Во всем Священном Писании Египту отведена одна положительная фраза. Находится она в Новом Завете. Излагая речь Стефана перед синедрионом, приговорившем первого главу христианской общины Иерусалима к смертной казни, автор Деяний Апостолов делает краткое изложение истории Израиля. И, в частности, говорит следующее: «И научен был Моисей всей мудрости Египетской и был силен в словах и делах»{166}. Каким-то невероятным образом вся дальнейшая европейская традиция восприятия Египта основывалась на этой единственной фразе. Поколения образованных европейцев искали ключ к означенной «мудрости», поднимали на щит так называемые герметические тексты, сравнивая их с Новым Заветом (!), и пытались сначала объяснить, а потом расшифровать иероглифы. Вдобавок они породили интеллектуальную моду на Египет, выразившуюся в расстановке древних статуй и обелисков на площадях и набережных европейских столиц (от Парижа и Рима до Петербурга), в масонских ритуалах и даже в сюжетных поворотах «Волшебной флейты» Моцарта. К этому можно добавить многочисленные романы о древнеегипетской жизни, а ныне и фильмы.
В итоге был создан миф о Египте, о главной из древних цивилизаций, значительно более известной общественному историческому сознанию, чем ее месопотамская сестра (кстати, старшая){167}. Надо признать, что этому способствовала и лучшая сохранность древнеегипетских памятников и их географическая близость к Европе. Да ведь Египет долгое время и был почти частью Европы — важнейшей и неотъемлемой областью греко-римского мира, и долгое время в качестве таковой воспринимался различными мыслителями. Может быть, поэтому все, написанное о Египте в Книге Исхода (а также в исторических и пророческих книгах Библии), никак не проецировалось на алкавших эзотерической мудрости богобоязненных европейцев. И поиски эти никогда не осуждались и самой церковью, ибо каким-то образом Вавилон настолько крепко воплотил в себе весь отринутый, дохристианский мир, что дал возможность потомкам изучать египетское и греческое наследие. За свой счет.
В один прекрасный момент Египет поглотил даже самую неотъемлемую часть Вавилона — его имя. Когда-то на берегу Нила была деревня, основанная, скорее всего, вавилонскими переселенцами — наемниками или пленными. Ее называли Вавилоном — обычное дело; в Северной Америке тоже достаточно Лондонов и Парижей. В VII в., во время арабского завоевания Египта, командующий армией наместника Пророка[541] очень не хотел вести войска на квартиры в Александрию. Достойный воитель славился строгими нравами — такое довольно часто случалось на заре мусульманской истории. С точки зрения суровых детей пустыни, только начинавших свой победоносный путь по миру, знаменитейший порт представлял собой законченный источник разврата (и судя по всему, несмотря на многие перипетии, сохранил такую репутацию до XX в.). Поэтому лагерь был разбит в вышеозначенной деревне, постепенно превратившейся в великий город Каир — столицу Фатимидов и наследовавших им династий. Прежнее же имя поселения еще долго не исчезало и даже стало обозначать весь средневековый Египет, особенно для европейцев[542].

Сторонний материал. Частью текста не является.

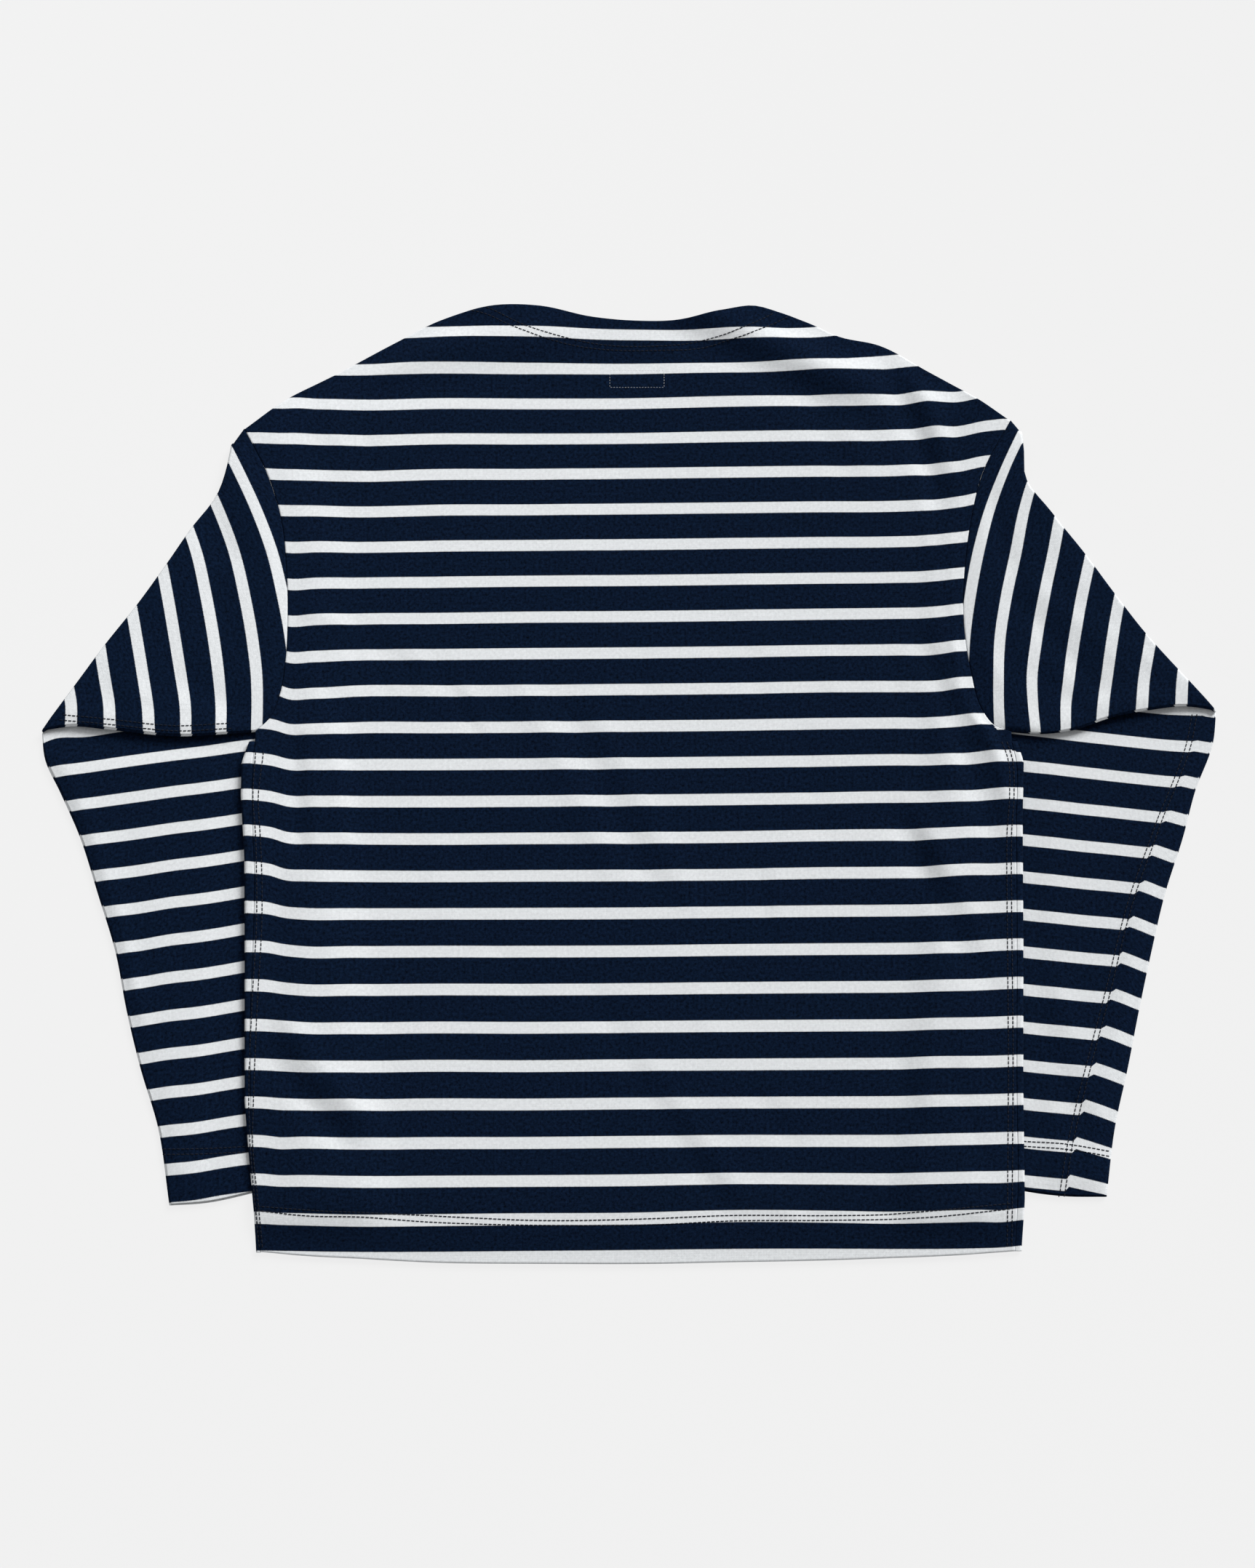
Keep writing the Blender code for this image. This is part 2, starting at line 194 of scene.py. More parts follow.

Прежде чем сказать о нескольких замечательных легендах, окончательно отодвинувших Вавилон «из царства света», немного поразмышляем о, собственно, исторических причинах заката древней цивилизации и ее почти бесследного, вплоть до XIX в., исчезновения. Что такое потеря культурного обаяния — задокументированная неспособность великого города вербовать себе новых адептов, новых вавилонян? Ведь аккадская культура отнюдь не умерла в одночасье. Например, культовое и даже административное использвание нововавилонского диалекта аккадского языка продолжалось и при парфянской династии Аршакидов, правивших Междуречьем с конца II в. до н.э., а последние клинописные записи халдейских астрономов датируются примерно 75 г. н.э. Возможно, они делались и позже, но уже не на обожженных табличках, а на не дошедших до нас пергаментах. Что случилось с окружающим Вавилон миром, отчего постепенно уходившая цивилизация оказалась ему совершенно не нужна, никоим образом не востребована? Дело ведь не только в постепенном исчезновении аккадской клинописи, сменившейся арамейским алфавитом, не только в приходе культуры персидской, а потом эллинской, а в том, что эти культуры были абсолютно не заинтересованы в вавилонском наследии.